By Ben Sessions on February 22nd, 2017 in Uncategorized

If you are looking for the textual basis for the separation of powers challenge to statutes in the Georgia Constitution, keep on looking. The doctrine is a judicial construct, but it can be extremely powerful. In this post, I intend to provide sections of cases that describe what the separation of powers doctrine is in Georgia and how it is applied to statutory challenges.

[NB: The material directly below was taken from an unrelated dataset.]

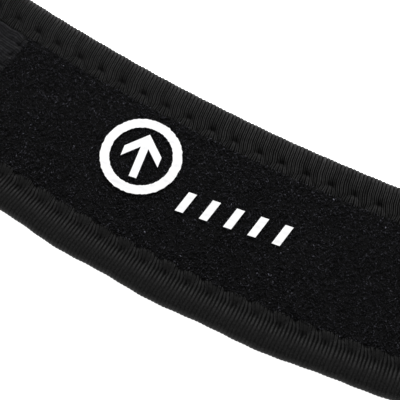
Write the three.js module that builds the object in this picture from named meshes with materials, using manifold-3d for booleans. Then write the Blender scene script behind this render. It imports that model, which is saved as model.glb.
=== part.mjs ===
// A knee support strap: an arc of neoprene foam with a brushed loop face, a ribbed edge binding,
// a tape across the join of its two faces and a hook patch under one end. It lies open, face up.
// Millimetres. X runs along the strap at its middle, +Y points to the concave edge, +Z is up.
// The origin is on the underside, at the middle of the strap.

import * as THREE from "three";
import Module from "manifold-3d";

// Plan of the strap: s runs along its middle line, t across it towards the concave edge
const strapLength = 400;
const strapWidth = 58;
const endWidth = 38;
const bendRadius = 460;

// Layers, and the clearance kept between them
const foamThickness = 4.0;
const squeezedFoam = 1.7;
const faceThickness = 1.0;
const gap = 0.3;

// Edge binding: a ribbed tape folded over the edge and sewn through with a zigzag
const tapeThickness = 1.0;
const bindingCover = 10.6;
const scallop = 0.5;
const dimpleInset = 7.3;
const rollInset = 3.8;
const rimDepth = 2.2;
const rollHeight = 0.4;
const stitchPitch = 7.0;
const squeezeRun = 3.0;

// Tape sewn across the strap, over the join of the two faces
const joinStation = -84;
const crossTapeWidth = 20;

// Hook patch under the left end, which that end of the strap rests on
const hookLength = 62;
const hookThickness = 1.6;
const hookMargin = 1.0;
const liftRun = 26;

// Curl of the free right tip
const tipCurl = 3.0;
const curlRun = 40;

// Steps of the meshes: along each long edge, round each end, and across the tape
const sideSteps = 34;
const endSteps = 12;
const outlineSteps = 12;

const halfLength = strapLength / 2;
const stackBottom = tapeThickness + gap;
const squeezedTop = stackBottom + squeezedFoam;
const faceBottom = foamThickness + gap;
const faceTop = faceBottom + faceThickness;
const squeezedFaceTop = squeezedTop + gap + faceThickness;
const bindingBottom = squeezedFaceTop + gap;
const bindingTop = bindingBottom + tapeThickness;
const squeezedTo = bindingCover + scallop;
const fieldFrom = squeezedTo + squeezeRun;
const hookInset = bindingCover + hookMargin;
const hookStart = -halfLength + hookInset + hookLength;

function smoothStep(x) {
  const t = Math.min(Math.max(x, 0), 1);
  return t * t * (3 - 2 * t);
}

function plan(s, t) {
  const turn = s / bendRadius;
  const r = bendRadius - t;
  return { x: r * Math.sin(turn), y: bendRadius - r * Math.cos(turn) };
}

// How far the strap stands off the table: on the hook patch at its left, and curled at its right tip
function lift(x, y) {
  const s = bendRadius * Math.atan2(x, bendRadius - y);
  const onPatch = smoothStep((hookStart + liftRun - s) / liftRun);
  const curl = Math.max(s - halfLength + curlRun, 0) / curlRun;
  return (hookThickness + gap) * onPatch + tipCurl * curl ** 2;
}

// Half width of the strap at s, before its ends are rounded
function halfWidth(s) {
  return strapWidth / 2 - ((strapWidth - endWidth) / 2) * (s / halfLength) ** 2;
}

// The outline from the left tip over the concave edge to the right tip and back along the convex
// one, so that point i faces point n - i across the strap. Each point has its inward normal.
function outline(refine = 1) {
  const endRadius = endWidth / 2;
  const straight = halfLength - endRadius;
  const chain = [];
  for (let i = 0; i < endSteps * refine; i++) {
    const a = (Math.PI / 2) * (i / (endSteps * refine));
    chain.push([-straight - endRadius * Math.cos(a), Math.sin(a)]);
  }
  for (let i = 0; i <= sideSteps * refine; i++) {
    chain.push([straight * ((2 * i) / (sideSteps * refine) - 1), 1]);
  }
  for (let i = 1; i <= endSteps * refine; i++) {
    const a = (Math.PI / 2) * (i / (endSteps * refine));
    chain.push([straight + endRadius * Math.sin(a), Math.cos(a)]);
  }
  const upper = chain.map(([s, share]) => plan(s, halfWidth(s) * share));
  const lower = chain.slice(1, -1).map(([s, share]) => plan(s, -halfWidth(s) * share));
  return withNormals([...upper, ...lower.reverse()]);
}

function withNormals(points) {
  const n = points.length;
  return points.map((p, i) => {
    const before = points[(i + n - 1) % n];
    const after = points[(i + 1) % n];
    const length = Math.hypot(after.x - before.x, after.y - before.y);
    return { ...p, nx: (after.y - before.y) / length, ny: (before.x - after.x) / length };
  });
}

// The same outline in evenly spaced points, two to each stitch
function stitchOutline() {
  const fine = outline(outlineSteps);
  const n = fine.length;
  const along = [0];
  for (let i = 0; i < n; i++) {
    const q = fine[(i + 1) % n];
    along.push(along[i] + Math.hypot(q.x - fine[i].x, q.y - fine[i].y));
  }
  const count = 2 * Math.round(along[n] / stitchPitch);
  const points = [];
  let i = 0;
  for (let k = 0; k < count; k++) {
    const target = (along[n] * k) / count;
    while (along[i + 1] < target) i++;
    const share = (target - along[i]) / (along[i + 1] - along[i]);
    const p = fine[i];
    const q = fine[(i + 1) % n];
    points.push({ x: p.x + (q.x - p.x) * share, y: p.y + (q.y - p.y) * share });
  }
  return withNormals(points);
}

function geometryOf(points, triangles) {
  const geometry = new THREE.BufferGeometry();
  geometry.setAttribute("position", new THREE.Float32BufferAttribute(points.flat(), 3));
  geometry.setIndex(triangles);
  return geometry;
}

function pushQuad(triangles, a, b, c, d) {
  triangles.push(a, b, c, a, c, d);
}

// A closed sheet over the whole strap. Each row of its table is a ring set in from the outline,
// with the heights of its top and bottom; the last ring is spanned from edge to edge.
function sheet(rows, heightAt) {
  const ring = outline();
  const n = ring.length;
  const points = [];
  for (const side of ["top", "bottom"]) {
    for (const row of rows) {
      for (const p of ring) {
        const x = p.x + p.nx * row.inset;
        const y = p.y + p.ny * row.inset;
        points.push([x, y, row[side] + heightAt(x, y)]);
      }
    }
  }
  const top = (row, i) => row * n + (i % n);
  const bottom = (row, i) => (rows.length + row) * n + (i % n);
  const triangles = [];
  const last = rows.length - 1;
  for (let i = 0; i < n; i++) {
    for (let row = 0; row < last; row++) {
      pushQuad(triangles, top(row, i), top(row + 1, i), top(row + 1, i + 1), top(row, i + 1));
      pushQuad(triangles, bottom(row, i), bottom(row, i + 1), bottom(row + 1, i + 1), bottom(row + 1, i));
    }
    pushQuad(triangles, top(0, i), top(0, i + 1), bottom(0, i + 1), bottom(0, i));
  }
  triangles.push(top(last, 0), top(last, n - 1), top(last, 1));
  triangles.push(bottom(last, 0), bottom(last, 1), bottom(last, n - 1));
  for (let i = 1; i < n / 2 - 1; i++) {
    pushQuad(triangles, top(last, i), top(last, n - i), top(last, n - i - 1), top(last, i + 1));
    pushQuad(triangles, bottom(last, i), bottom(last, i + 1), bottom(last, n - i - 1), bottom(last, n - i));
  }
  const tip = n / 2;
  triangles.push(top(last, tip - 1), top(last, tip + 1), top(last, tip));
  triangles.push(bottom(last, tip - 1), bottom(last, tip), bottom(last, tip + 1));
  return geometryOf(points, triangles);
}

// The binding's section at one station, as inset and height: from the sewn edge on the face, over
// the roll and the rim, and back inside. At a stitch the tape is pulled down and reaches furthest.
function bindingSection(atStitch) {
  const reach = bindingCover + (atStitch ? scallop : -scallop);
  const rollTop = bindingTop + rollHeight;
  const middle = rollTop / 2;
  const rim = (degrees) => {
    const a = THREE.MathUtils.degToRad(degrees);
    return [rimDepth * (1 - Math.cos(a)), middle * (1 + Math.sin(a))];
  };
  return [
    [reach, bindingTop],
    [dimpleInset, atStitch ? bindingTop : rollTop],
    [rollInset, rollTop],
    rim(55),
    rim(20),
    rim(-20),
    rim(-55),
    [rimDepth, 0],
    [bindingCover, 0],
    [bindingCover, tapeThickness],
    [rimDepth, tapeThickness],
    [tapeThickness, middle],
    [rimDepth, bindingBottom],
    [reach, bindingBottom],
  ];
}

function bindingGeometry() {
  const ring = stitchOutline();
  const n = ring.length;
  const points = [];
  ring.forEach((p, i) => {
    for (const [inset, height] of bindingSection(i % 2 === 0)) {
      const x = p.x + p.nx * inset;
      const y = p.y + p.ny * inset;
      points.push([x, y, height + lift(x, y)]);
    }
  });
  const m = points.length / n;
  const at = (i, j) => (i % n) * m + (j % m);
  const triangles = [];
  for (let i = 0; i < n; i++) {
    for (let j = 0; j < m; j++) pushQuad(triangles, at(i, j), at(i + 1, j), at(i + 1, j + 1), at(i, j + 1));
  }
  return geometryOf(points, triangles);
}

// Height of the face under the cross tape, at a distance in from the outline
function faceHeight(inset) {
  const share = Math.min((inset - squeezedTo) / squeezeRun, 1);
  return squeezedFaceTop + (faceTop - squeezedFaceTop) * share;
}

// The cross tape lies over the face, from one edge of the binding to the other
function crossTapeGeometry() {
  const insets = [squeezedTo + gap, fieldFrom + gap];
  const stations = [-0.5, 0, 0.5].map((share) => joinStation + share * crossTapeWidth);
  const rows = [
    ...insets.map((inset) => ({ side: 1, inset })),
    { side: 0, inset: fieldFrom + gap },
    ...insets.toReversed().map((inset) => ({ side: -1, inset })),
  ];
  const points = [];
  for (const layerHeight of [gap + tapeThickness, gap]) {
    for (const row of rows) {
      for (const s of stations) {
        const { x, y } = plan(s, row.side * (halfWidth(s) - row.inset));
        points.push([x, y, faceHeight(row.inset) + layerHeight + lift(x, y)]);
      }
    }
  }
  const m = stations.length;
  const n = rows.length;
  const at = (layer, row, i) => (layer * n + row) * m + i;
  const triangles = [];
  for (let row = 0; row + 1 < n; row++) {
    for (let i = 0; i + 1 < m; i++) {
      pushQuad(triangles, at(0, row, i), at(0, row + 1, i), at(0, row + 1, i + 1), at(0, row, i + 1));
      pushQuad(triangles, at(1, row, i), at(1, row, i + 1), at(1, row + 1, i + 1), at(1, row + 1, i));
    }
    pushQuad(triangles, at(0, row, m - 1), at(0, row + 1, m - 1), at(1, row + 1, m - 1), at(1, row, m - 1));
    pushQuad(triangles, at(0, row, 0), at(1, row, 0), at(1, row + 1, 0), at(0, row + 1, 0));
  }
  for (let i = 0; i + 1 < m; i++) {
    pushQuad(triangles, at(0, 0, i), at(0, 0, i + 1), at(1, 0, i + 1), at(1, 0, i));
    pushQuad(triangles, at(0, n - 1, i), at(1, n - 1, i), at(1, n - 1, i + 1), at(0, n - 1, i + 1));
  }
  return geometryOf(points, triangles);
}

const wasm = await Module();
wasm.setup();

function solidOf(geometry) {
  return new wasm.Manifold(new wasm.Mesh({
    numProp: 3,
    vertProperties: new Float32Array(geometry.getAttribute("position").array),
    triVerts: new Uint32Array(geometry.getIndex().array),
  }));
}

// Cuts off all that lies past a station, on the side given: 1 to the right of it, -1 to the left
function cutOff(geometry, station, side) {
  const reach = 2 * strapLength;
  const block = new THREE.BoxGeometry(reach, reach, reach).toNonIndexed();
  block.translate((side * reach) / 2, 0, 0);
  block.rotateZ(station / bendRadius);
  const { x, y } = plan(station, 0);
  block.translate(x, y, 0);
  const corners = block.getAttribute("position");
  const found = new Map();
  const points = [];
  const triangles = [];
  for (let i = 0; i < corners.count; i++) {
    const key = [corners.getX(i), corners.getY(i), corners.getZ(i)].map((v) => v.toFixed(3)).join();
    if (!found.has(key)) {
      found.set(key, points.length);
      points.push([corners.getX(i), corners.getY(i), corners.getZ(i)]);
    }
    triangles.push(found.get(key));
  }
  const mesh = solidOf(geometry).subtract(solidOf(geometryOf(points, triangles))).getMesh();
  const result = new THREE.BufferGeometry();
  result.setAttribute("position", new THREE.BufferAttribute(mesh.vertProperties, mesh.numProp));
  result.setIndex([...mesh.triVerts]);
  return result;
}

const materials = {
  foam: { color: 0x1a1b1d, roughness: 0.9, metalness: 0 },
  loopPile: { color: 0x141517, roughness: 1, metalness: 0 },
  knit: { color: 0x1c1d20, roughness: 0.85, metalness: 0 },
  ribbedTape: { color: 0x242428, roughness: 0.7, metalness: 0 },
  hook: { color: 0x17181a, roughness: 0.6, metalness: 0 },
};

function addPiece(name, geometry, material) {
  const mesh = new THREE.Mesh(geometry, new THREE.MeshStandardMaterial(materials[material]));
  mesh.name = name;
  group.add(mesh);
}

const group = new THREE.Group();

addPiece("core", sheet([
  { inset: rimDepth, top: squeezedTop, bottom: stackBottom },
  { inset: squeezedTo, top: squeezedTop, bottom: stackBottom },
  { inset: fieldFrom, top: foamThickness, bottom: 0 },
], lift), "foam");

const wholeFace = sheet([
  { inset: rimDepth, top: squeezedFaceTop, bottom: squeezedTop + gap },
  { inset: squeezedTo, top: squeezedFaceTop, bottom: squeezedTop + gap },
  { inset: fieldFrom, top: faceTop, bottom: faceBottom },
], lift);
addPiece("loop_face", cutOff(wholeFace, joinStation + gap / 2, -1), "loopPile");
addPiece("tongue_face", cutOff(wholeFace, joinStation - gap / 2, 1), "knit");

addPiece("cross_tape", crossTapeGeometry(), "ribbedTape");
addPiece("edge_binding", bindingGeometry(), "ribbedTape");

const flatPatch = sheet([{ inset: hookInset, top: hookThickness, bottom: 0 }], () => 0);
addPiece("hook_patch", cutOff(flatPatch, hookStart, 1), "hook");

export default group;
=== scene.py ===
import math

import bpy
import numpy as np
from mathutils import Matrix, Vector


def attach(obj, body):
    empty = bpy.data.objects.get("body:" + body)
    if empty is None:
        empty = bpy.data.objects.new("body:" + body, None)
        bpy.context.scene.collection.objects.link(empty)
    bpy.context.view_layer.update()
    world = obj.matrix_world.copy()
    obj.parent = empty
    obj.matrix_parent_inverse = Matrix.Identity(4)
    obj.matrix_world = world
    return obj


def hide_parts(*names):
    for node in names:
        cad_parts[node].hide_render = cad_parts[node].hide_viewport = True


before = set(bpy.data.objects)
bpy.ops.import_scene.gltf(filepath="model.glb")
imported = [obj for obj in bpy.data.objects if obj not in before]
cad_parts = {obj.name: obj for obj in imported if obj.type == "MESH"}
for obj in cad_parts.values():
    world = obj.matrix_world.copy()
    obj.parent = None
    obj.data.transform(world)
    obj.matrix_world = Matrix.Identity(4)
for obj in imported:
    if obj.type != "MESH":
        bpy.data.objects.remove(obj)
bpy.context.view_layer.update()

# Camera: a long lens looks down on the middle of the strap, turned so that the strap runs from the
# upper left to the lower right. The table is backlit white acrylic, which leaves no shadow, and the
# room is a white tent with one soft light behind the concave edge.
MM = 0.001
TURN, DIP = math.radians(27.8), math.radians(67)
DISTANCE = 450 * MM
LENS_MM = 150
TABLE_SIZE = 6000 * MM
AIM = Vector((-5.9, 1.3, 5.6)) * MM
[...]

This Court may construe statutes to avoid absurd results…. [Cit.] However, under our system of separation of powers this Court does not have the authority to rewrite statutes. “(T)he doctrine of separation of powers is an immutable constitutional principle which must be strictly enforced. Under that doctrine, statutory construction belongs to the courts, legislation to the legislature. We can not add a line to the law.” [Cit.]

Allen v. Wright, 282 Ga. 9, 12, 644 S.E.2d 814, 816 (2007).

“[T]he doctrine of separation of powers is an immutable constitutional principle which must be strictly enforced. Under that doctrine, statutory construction belongs to the courts, legislation to the legislature. We can not add a line to the law.” (Citations and punctuation omitted.) Etkind v. Suarez, 271 Ga. 352, 353(1), 519 S.E.2d 210 (1999). Curing the overbreadth in OCGA § 16–11–34(a) would be less a matter of reasonable judicial construction than a matter of substantial legislative revision.

State v. Fielden, 280 Ga. 444, 448, 629 S.E.2d 252, 257 (2006).

It is beyond the power of the General Assembly to specify what evidence can or can not be introduced to prove just and adequate compensation. If they have such power they could exclude all evidence and thus destroy the Constitution and private property also. If they can by the 1966 Act exclude evidence held judicially to be relevant and admissible as was done in the Hard case, they can render the judiciary impotent. See McCutcheon v. Smith, 199 Ga. 685, 35 S.E.2d 144; Northside Manor, Inc. v. Vann, 219 Ga. 298, 133 S.E.2d 32.

Calhoun v. State Highway Dep’t, 223 Ga. 65, 68, 153 S.E.2d 418, 421 (1967).